__WHAT IS EXPECTED__
Only the run of lines from the one containing "The Blender code for this object" through the last line should be returned, exactly as written.

__INPUT ROWS__
══════════════════════════════

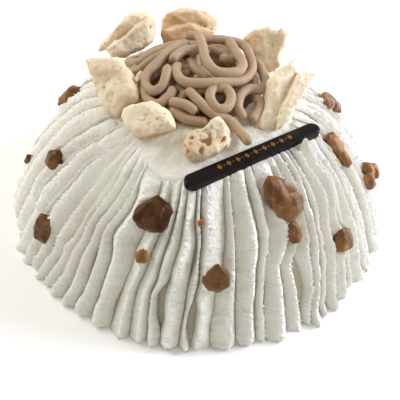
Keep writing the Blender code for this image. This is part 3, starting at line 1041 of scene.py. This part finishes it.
draw = random.Random(11)
for number in range(FILLERS):
    heading = draw.uniform(0, 2 * math.pi)
    out = FILLER_SPREAD * math.sqrt((number + 0.5) / FILLERS)
    where = MOUND_MIDDLE + Vector((math.cos(number * 2.4), math.sin(number * 2.4))) * out
    knots = []
    for _ in range(5):
        x, y = where
        knots.append((x, y, mound_height(x, y) - FILLER_DROP + draw.uniform(-1.2, 0.8)))
        heading += draw.uniform(-0.9, 0.9)
        where = where + Vector((math.cos(heading), math.sin(heading))) * FILLER_STEP
        away = where - MOUND_MIDDLE
        where = MOUND_MIDDLE + away * min(1.0, MOUND_EDGE / max(1.0, away.length))
    press_noodle(bm, knots, 40 + number)
noodle_mesh = as_mesh(bm)
print(FILLERS, "strands lie under them")

# %% [markdown]
# A rough core closes the gaps between the strands.  It is painted a darker paste than the
# noodles, as painted shade in the gaps between them, and only has to look doughy, so it is a ball
# primitive pressed into the shape of the mound.

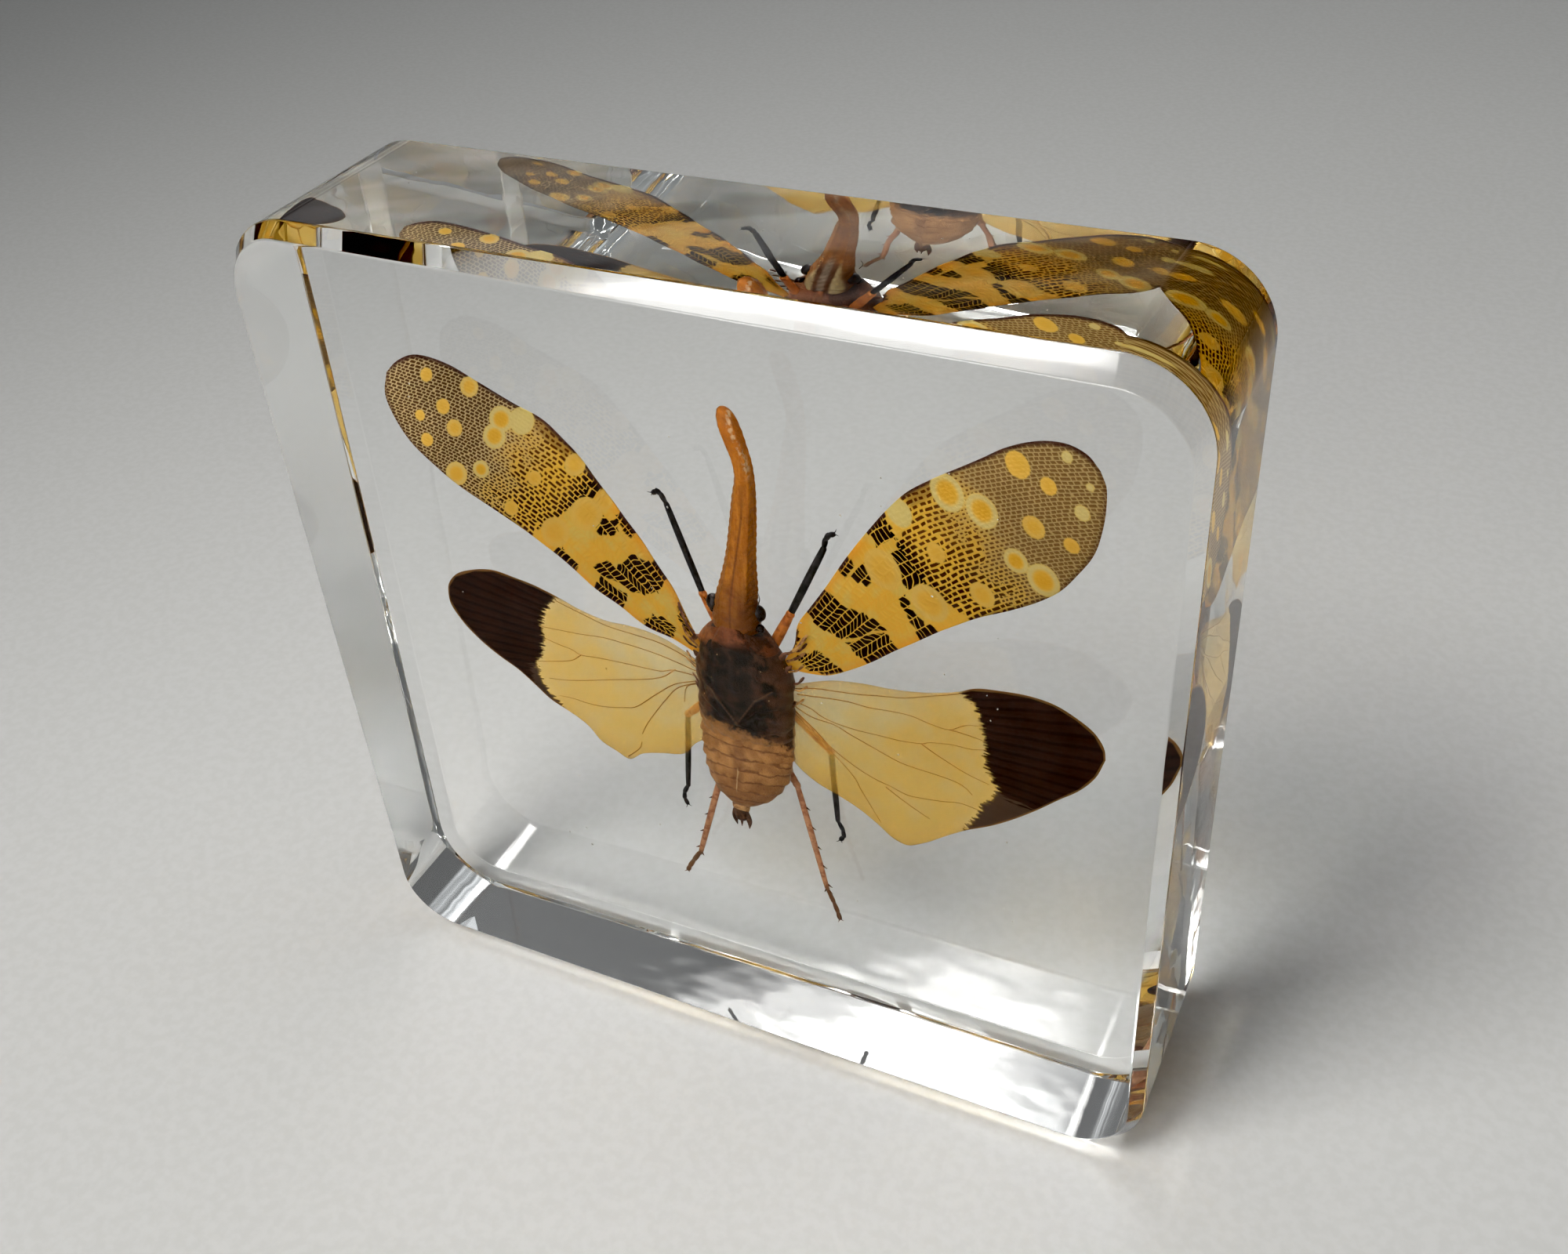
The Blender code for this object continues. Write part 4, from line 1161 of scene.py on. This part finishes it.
def netting_group():
    """The forewing's markings from its stored places: colour, roughness and vein height."""
    group, given, result = new_group(
        "forewing_netting",
        {**dict.fromkeys(NET_MARKS, "Vector"), "Tip Cell Color": "Color",
         "Tip Vein Color": "Color"},
        {"Color": "Color", "Roughness": "Float", "Height": "Float"})
    place = given["Place"]
    along = place.split()[0]
    ring, from_heart, off_spot = given["Spot"].split()
    off_edge, off_leading, off_trailing = given["Margin"].split()
    wander = place.clouds(0.45, 2.0)
    reach = along + wander.step(0.3, 0.7, -1.0, 1.0)

    jostle = add(group, "TexNoise", {"Vector": place, "Scale": 0.55, "Detail": 1.0}, "Color")
    nets = []
    for shake, *sizes in NETS:
        shaken = add(group, "VectorMath", {0: jostle, 1: shake, 2: place},
                     operation="MULTIPLY_ADD")
        nets.append(net_cells(group, shaken, *sizes))
    off_vein, middle = nets[0]
    shares = (reach.worked("LESS_THAN", GOLDEN_TO), along.worked("LESS_THAN", BARRED_TO))
    for share, (next_off_vein, next_middle) in zip(shares, nets[1:]):
        off_vein = add(group, "Mix", {0: share, 2: off_vein, 3: next_off_vein})
        middle = add(group, "Mix", {0: share, 4: middle, 5: next_middle}, 1, data_type="VECTOR")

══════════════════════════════

__RESULT BELOW__
The Blender code for this object continues. Write part 4, from line 1161 of scene.py on. This part finishes it.
def netting_group():
    """The forewing's markings from its stored places: colour, roughness and vein height."""
    group, given, result = new_group(
        "forewing_netting",
        {**dict.fromkeys(NET_MARKS, "Vector"), "Tip Cell Color": "Color",
         "Tip Vein Color": "Color"},
        {"Color": "Color", "Roughness": "Float", "Height": "Float"})
    place = given["Place"]
    along = place.split()[0]
    ring, from_heart, off_spot = given["Spot"].split()
    off_edge, off_leading, off_trailing = given["Margin"].split()
    wander = place.clouds(0.45, 2.0)
    reach = along + wander.step(0.3, 0.7, -1.0, 1.0)

    jostle = add(group, "TexNoise", {"Vector": place, "Scale": 0.55, "Detail": 1.0}, "Color")
    nets = []
    for shake, *sizes in NETS:
        shaken = add(group, "VectorMath", {0: jostle, 1: shake, 2: place},
                     operation="MULTIPLY_ADD")
        nets.append(net_cells(group, shaken, *sizes))
    off_vein, middle = nets[0]
    shares = (reach.worked("LESS_THAN", GOLDEN_TO), along.worked("LESS_THAN", BARRED_TO))
    for share, (next_off_vein, next_middle) in zip(shares, nets[1:]):
        off_vein = add(group, "Mix", {0: share, 2: off_vein, 3: next_off_vein})
        middle = add(group, "Mix", {0: share, 4: middle, 5: next_middle}, 1, data_type="VECTOR")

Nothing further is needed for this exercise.